The company insisted that time started running as soon as Mouton discovered the oil leak – in their view, on 18 May 2020.

Judge Fisher rejected this line of reasoning. She said that comparing section 116 to prescription “may be superficially attractive” but emphasised that the two operate differently.

Section 116, she noted, deals with conduct, whereas the Prescription Act deals with debts. She also highlighted that section 116 contains none of the mechanisms found in the Prescription Act, including provisions “relating to knowledge of cause and delay and interruption or the deeming provisions”.

The Court found the decisive point to be this: the conduct about which Mouton complained had never stopped. The company still had not collected the car. No refund had been issued. Mouton was still paying instalments on a vehicle she could not use.

Because the refusal to honour the CPA was an ongoing course of conduct, the three-year period under section 116 had not even started. As Judge Fisher put it, “the Tribunal correctly rejected the special plea”.

The appeal was dismissed.

Sandton Repo Cars must refund Mouton R459 900 and pay the R100 000 administrative penalty imposed by the Tribunal.

The NCC’s acting commissioner, Hardin Ratshisusu, said the ruling settles an important point about ongoing misconduct.

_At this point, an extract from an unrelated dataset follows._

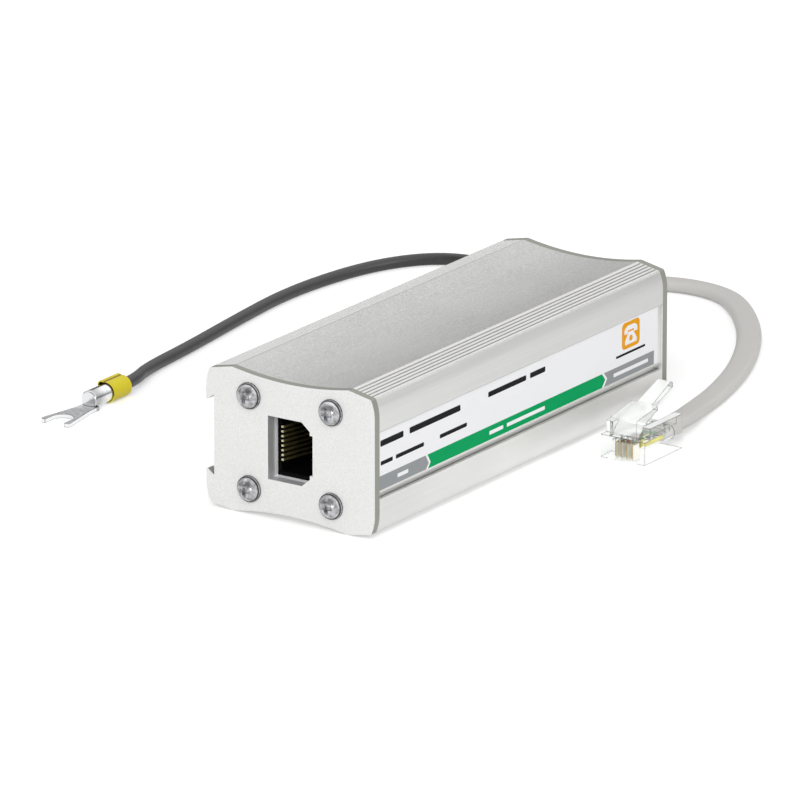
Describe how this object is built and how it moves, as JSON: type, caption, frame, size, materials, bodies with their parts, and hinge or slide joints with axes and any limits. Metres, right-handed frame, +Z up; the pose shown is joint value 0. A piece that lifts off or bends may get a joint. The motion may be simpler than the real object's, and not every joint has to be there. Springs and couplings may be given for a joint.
{
  "type": "telephone line surge protector",
  "caption": "Telephone line surge protector: extruded aluminium case with a modular socket in its front plate, a flat cable with a clear latch plug, and an earth wire with a fork terminal.",
  "frame": {"origin": "below the middle of the case, on the surface that it stands on", "axes": "+X along the case from the socket to the cables, +Y towards the rail slot side, -Y towards the label side, +Z up"},
  "size_m": [0.1622, 0.1131, 0.027],
  "materials": {
    "case_aluminium": "satin, fine extrusion lines along X",
    "end_plate_metal": "satin, bead blasted",
    "screw_metal": "bright nickel plate",
    "label_vinyl": "satin printed film",
    "board_laminate": "solder mask",
    "shield_metal": "tin plate",
    "socket_black": "matt",
    "contact_gold": "gold plate",
    "tube_ceramic": "matt, metal end caps",
    "resistor_lacquer": "lacquer",
    "diode_epoxy": "moulded",
    "core_insulation": "smooth",
    "cable_jacket": "satin",
    "wire_insulation": "satin",
    "grommet_rubber": "matt",
    "plug_clear": "clear moulded",
    "plug_gold": "gold plate",
    "core_red": "smooth",
    "core_green": "smooth",
    "core_yellow": "smooth",
    "core_black": "smooth",
    "terminal_tin": "bright tin plate",
    "sleeve_yellow": "satin"
  },
  "bodies": {
    "surge_protector": {"housing": "case_aluminium", "front_plate": "end_plate_metal", "rear_plate": "end_plate_metal", "front_screws": "screw_metal", "rear_screws": "screw_metal", "label": "label_vinyl", "circuit_board": "board_laminate", "socket_shield": "shield_metal", "socket_body": "socket_black", "socket_contact_1": "contact_gold", "socket_contact_2": "contact_gold", "socket_contact_3": "contact_gold", "socket_contact_4": "contact_gold", "socket_contact_5": "contact_gold", "socket_contact_6": "contact_gold", "socket_contact_7": "contact_gold", "socket_contact_8": "contact_gold", "gas_tube_1": "tube_ceramic", "gas_tube_2": "tube_ceramic", "series_resistor_1": "resistor_lacquer", "series_resistor_2": "resistor_lacquer", "series_resistor_3": "resistor_lacquer", "series_resistor_4": "resistor_lacquer", "clamp_diode_1": "diode_epoxy", "clamp_diode_2": "diode_epoxy", "clamp_diode_3": "diode_epoxy", "clamp_diode_4": "diode_epoxy", "cable_tail": "cable_jacket", "inner_cores": "core_insulation", "earth_tail": "wire_insulation", "cable_grommet": "grommet_rubber", "wire_grommet": "grommet_rubber", "flat_cable": "cable_jacket", "earth_wire": "wire_insulation", "plug_body": "plug_clear", "plug_blade_1": "plug_gold", "plug_blade_2": "plug_gold", "plug_blade_3": "plug_gold", "plug_blade_4": "plug_gold", "plug_core_1": "core_yellow", "plug_core_2": "core_green", "plug_core_3": "core_red", "plug_core_4": "core_black", "fork_terminal": "terminal_tin", "terminal_sleeve": "sleeve_yellow"},
    "plug_latch": {"plug_latch": "plug_clear"}
  },
  "joints": [
    {"name": "latch_hinge", "type": "hinge", "parent": "surge_protector", "child": "plug_latch", "pos_m": [0.01545, -0.02995, 0.00465], "axis": [0, 1, 0], "range_deg": [0, 16], "stiffness_Nm_per_rad": 0.001}
  ]
}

“The NCC welcomes this judgment, particularly as it clarifies the jurisdiction of the NCC to investigate and prosecute continuing conduct that remains unresolved. Consumers will now be able to file complaints in circumstances where suppliers unduly delay providing redress, with the hope that such complaints would lapse. This will ensure section 116 of the CPA (regarding time bar) is applied in a manner that fully protects consumers.”